L'Incineration du Roi (Burning of the Carnaval King)

All good things must end, and Nice’s Carnaval is no exception. Since the early days, the festivities’ closing ritual has been the ceremonial burning of the Carnaval king, symbolising new beginnings and a clean slate for the year ahead.

In years past, the Carnaval king was sent to sea in a little boat and burned out in the open Mediterranean, followed by a dramatic fireworks display. New security measures adopted in recent years have brought the king-burning ceremony back within the enclosed confines of place Masséna and have done away with the fireworks, but the king still goes out in a blaze of glory, and it remains an awe-inspiring spectacle. The evening’s sweetest moment for many native Niçois is the traditional a cappella singing of Nice’s civic anthem, Nissa la Bella.
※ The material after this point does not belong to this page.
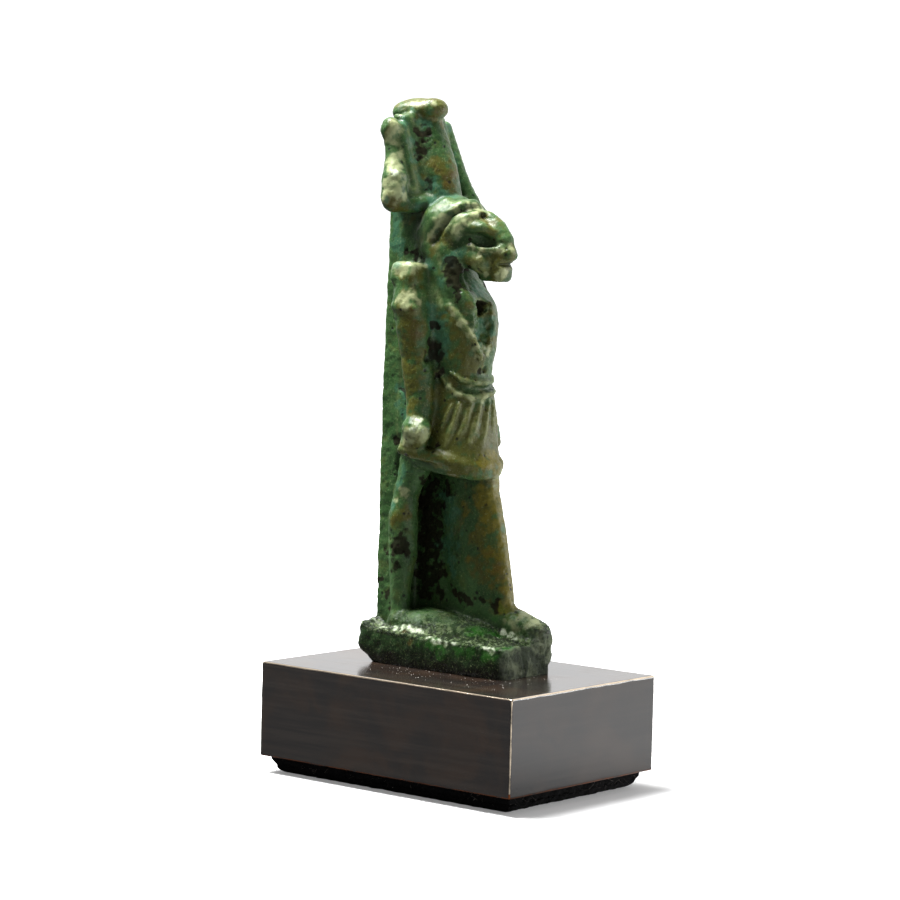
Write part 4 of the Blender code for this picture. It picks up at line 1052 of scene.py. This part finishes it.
def strewn(name, ground, shape, material, density, smallest, largest, lean, seed):
    """Copies of a small shape strewn over the faces of a mesh, as one plain mesh."""
    tree = bpy.data.node_groups.new(name, "GeometryNodeTree")
    put = tree.interface.new_socket
    put("Ground", in_out="INPUT", socket_type="NodeSocketGeometry")
    amounts = {"Density": density, "Smallest": smallest, "Largest": largest, "Lean": lean}
    for label in amounts:
        put(label, in_out="INPUT", socket_type="NodeSocketFloat")
    put("Strewn", in_out="OUTPUT", socket_type="NodeSocketGeometry")

    def add(kind, settings=(), links=()):
        node = tree.nodes.new(kind)
        for key, value in dict(settings).items():
            setattr(node, key, value)
        for key, value in dict(links).items():
            if isinstance(value, bpy.types.NodeSocket):
                tree.links.new(node.inputs[key], value)
            else:
                node.inputs[key].default_value = value
        return node

    given = add("NodeGroupInput").outputs
    spots = add("GeometryNodeDistributePointsOnFaces", {}, {
        0: given["Ground"], "Density": given["Density"], "Seed": seed,
    })
    size = add("FunctionNodeRandomValue", {}, {
        2: given["Smallest"], 3: given["Largest"], "Seed": seed + 1,
    })
    spin = add("FunctionNodeRandomValue", {"data_type": "FLOAT_VECTOR"}, {
        0: (-1, -1, -3.1), 1: (1, 1, 3.1), "Seed": seed + 2,
    })
    tilt = add("ShaderNodeVectorMath", {"operation": "SCALE"}, {0: spin.outputs[0], 3: given["Lean"]})
    turn = add("FunctionNodeRotateEuler", {"rotation_type": "EULER", "space": "LOCAL"}, {
        0: spots.outputs["Rotation"], 1: tilt.outputs[0],
    })
    copies = add("GeometryNodeInstanceOnPoints", {}, {
        "Points": spots.outputs["Points"], "Instance": shape(add),
        "Rotation": turn.outputs[0], "Scale": size.outputs[1],
    })
    real = add("GeometryNodeRealizeInstances", {}, {0: copies.outputs[0]})
    coated = add("GeometryNodeSetMaterial", {}, {0: real.outputs[0], "Material": material})
    out = add("NodeGroupOutput")
    tree.links.new(out.inputs[0], coated.outputs[0])
    holder = bpy.data.objects.new(name, ground)
    bpy.context.scene.collection.objects.link(holder)
    modifier = holder.modifiers.new(name, "NODES")
    modifier.node_group = tree
    for item in tree.interface.items_tree:
        if item.name in amounts:
            modifier[item.identifier] = amounts[item.name]
    mesh = bpy.data.meshes.new_from_object(holder.evaluated_get(bpy.context.evaluated_depsgraph_get()))
    bpy.data.objects.remove(holder)
    mesh.name = name
    return mesh


def hair_shape(add):
    """A thin bent fibre one unit long."""
    bow = add("GeometryNodeCurveQuadraticBezier", {}, {
        "Resolution": 5, "Start": (0, 0, 0), "Middle": (0.35, 0, 0.5), "End": (0.1, 0.25, 1),
    })
    ring = add("GeometryNodeCurvePrimitiveCircle", {}, {"Resolution": 3, "Radius": 0.016})
    fibre = {0: bow.outputs[0], 1: ring.outputs[0], "Fill Caps": True}
    return add("GeometryNodeCurveToMesh", {}, fibre).outputs[0]


def grain_shape(add):
    return add("GeometryNodeMeshIcoSphere", {}, {"Radius": 1.0, "Subdivisions": 1}).outputs[0]


def sheet(name, corners):
    mesh = bpy.data.meshes.new(name)
    mesh.from_pydata([tuple(c) for c in corners], [], [tuple(range(len(corners)))])
    return mesh


def pad_hairs(material):
    """Fibres that stand out of the pad's sides, some of them up over the block's lower edge."""
    low, high = box_of("pad")
    top = box_of("display_block")[0][2]
    inset = 0.0004
    foot = low[2] + 0.0009
    (x0, y0), (x1, y1) = low[:2] + inset, high[:2] - inset
    corners = [(x0, y0), (x1, y0), (x1, y1), (x0, y1)]
    points, faces = [], []
    for (x, y), (u, v) in zip(corners, corners[1:] + corners[:1]):
        first = len(points)
        points += [(x, y, foot), (u, v, foot), (u, v, top), (x, y, top)]
        faces.append((first, first + 1, first + 2, first + 3))
    ground = bpy.data.meshes.new("pad_sides")
    ground.from_pydata(points, [], faces)
    return strewn("felt_hairs", ground, hair_shape, material,
                  density=1.6e6, smallest=0.0003, largest=0.0009, lean=0.9, seed=4)


def block_dust(material):
    """Grains that fell from the amulet onto the block's top, most of them along the base."""
    top = box_of("display_block")[1][2]
    low, high = box_of("amulet")
    ground = sheet("dusty", [(low[0] - 0.0036, low[1] - 0.0034, top),
            (high[0] - 0.004, low[1] - 0.0034, top),
                             (low[0] + 0.001, high[1] - 0.006, top),
                             (low[0] - 0.0030, high[1] - 0.006, top)])
    return strewn("dust_grains", ground, grain_shape, material,
                  density=7e5, smallest=0.000012, largest=0.00005, lean=1.0, seed=9)


piece("glazed_amulet", figure(), faience(), "amulet")
low, high = box_of("display_block")
block_metal = bronze()
piece("bronze_block", rounded_box("bronze_block", low, high, BLOCK_RIM, BLOCK_CELLS, BLOCK_WANDER),
      block_metal, "display_block")
dust_grey = dust()
piece("dust_grains", block_dust(dust_grey), dust_grey, "display_block")
piece("felt_pad", felt_pad(), felt(), "pad")
hair_grey = hair()
piece("felt_hairs", pad_hairs(hair_grey), hair_grey, "pad")


# Floor, lights and camera


def floor():
    """A table that the camera sees white, its glow dimmed near the pad into painted shade around it,
    and that lights the object only from the camera's right.
    """
    mesh = bpy.data.meshes.new("floor")
    mesh.from_pydata([(-3, -3, 0), (3, -3, 0), (3, 3, 0), (-3, 3, 0)], [], [(0, 1, 2, 3)])
    thing = bpy.data.objects.new("floor", mesh)
    bpy.context.scene.collection.objects.link(thing)
    it = Finish("white_table")
    seen = it.node("ShaderNodeLightPath", out="Is Camera Ray")
    grey, white = (0.07, 0.07, 0.07, 1), (0.75, 0.75, 0.75, 1)
    paper = it.node("ShaderNodeBsdfDiffuse", {}, {"Color": it.mix(seen, grey, white)})
    far = it.node("ShaderNodeVectorMath", {"operation": "LENGTH"}, {0: it.place}, "Value")
    aside = it.node("ShaderNodeVectorMath", {"operation": "DOT_PRODUCT"},
                    {0: it.place, 1: (0.6, -0.8, 0)}, "Value")
    # Painted shade: for the camera the table's glow falls from 1.0 far out to 0.2 near the pad
    light = seen * (0.2 + far.rise(0.04, 0.16) * 0.8) + (1 - seen) * aside.rise(0.0, 0.05) * 1.1
    glow = it.node("ShaderNodeEmission", {}, {"Color": (1, 1, 1, 1), "Strength": light})
    it.node_out(it.node("ShaderNodeAddShader", {}, {0: paper, 1: glow}))
    mesh.materials.append(it.material)


def lamp(name, place, target, size, power):
    light = bpy.data.lights.new(name, "AREA")
    light.shape = "RECTANGLE"
    light.size, light.size_y = size
    light.energy = power
    thing = bpy.data.objects.new(name, light)
    thing.location = place
    thing.rotation_euler = (Vector(target) - Vector(place)).to_track_quat("-Z", "Y").to_euler()
    bpy.context.scene.collection.objects.link(thing)


def studio():
    """White cards behind, dim ones elsewhere, and soft lamps above and on the camera's right."""
    world = bpy.data.worlds.new("studio")
    bpy.context.scene.world = world
    world.use_nodes = True
    room = Finish("cards", world.node_tree)
    way = room.node("ShaderNodeTexCoord", out="Generated")
    behind = room.node("ShaderNodeVectorMath", {"operation": "DOT_PRODUCT"},
                       {0: way, 1: (0.9, 0.42, 0.0)}, "Value")
    seen = room.node("ShaderNodeLightPath", out="Is Camera Ray")
    cards = 0.17 + behind.rise(0.0, 0.8) * 1.1
    glow = room.node("ShaderNodeBackground", {}, {"Color": (1, 1, 1, 1), "Strength": seen.most(cards)})
    room.tree.links.new(room.tree.nodes.new("ShaderNodeOutputWorld").inputs["Surface"], glow.socket)
    lamp("overhead", place=(-0.07, 0.13, 0.43), target=(0, 0, 0.04), size=(0.18, 0.18), power=6.5)
    lamp("right", place=(0.55, -0.5, 0.06), target=(0, 0, 0.02), size=(0.3, 0.3), power=2.5)
    bpy.context.scene.view_settings.view_transform = "Standard"


def camera():
    azimuth, elevation, roll = (math.radians(v) for v in (-50.436, 4.501, 1.448))
    distance, aside, height = 0.34505, -0.001455, 0.037065
    level = math.cos(elevation)
    back = Vector((math.sin(azimuth) * level, -math.cos(azimuth) * level, math.sin(elevation)))
    right = Vector((math.cos(azimuth), math.sin(azimuth), 0))
    up = back.cross(right)
    level_right = right * math.cos(roll) + up * math.sin(roll)
    level_up = up * math.cos(roll) - right * math.sin(roll)
    lens = bpy.data.cameras.new("view")
    lens.sensor_width = 36
    lens.lens = 124
    lens.clip_start, lens.clip_end = 0.01, 10
    thing = bpy.data.objects.new("view", lens)
    bpy.context.scene.collection.objects.link(thing)
    place = right * aside + Vector((0, 0, height)) + back * distance
    turn = Matrix((level_right, level_up, back)).transposed().to_4x4()
    thing.matrix_world = Matrix.Translation(place) @ turn
    bpy.context.scene.camera = thing


floor()
studio()
camera()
The lyrics, written in the local Nissart language, pay homage to the city’s beauty with phrases like la miéu bella Nissa, regina de li flou (my beautiful Nice, queen of flowers).

If You Go

Bear in mind that Nice’s Carnaval – unlike most such festivities around the world – is not timed to coincide with the beginning of Lent. The Niçois version is always scheduled during the last two weeks of February, regardless of when Ash Wednesday falls, and sometimes spills a day or two into March.

Tickets are sold in two main categories: grandstand seats, which give you a comfortable elevated place to watch the festivities but are more expensive, and general admission, which puts you out on the streets closer to the floats for less money. A third alternative, if you want to attend the ceremonies for free? Simply come in costume.

The best grandstand seats generally sell out fast; book ahead online at General admission tickets, by contrast, are often still available on the day of each event.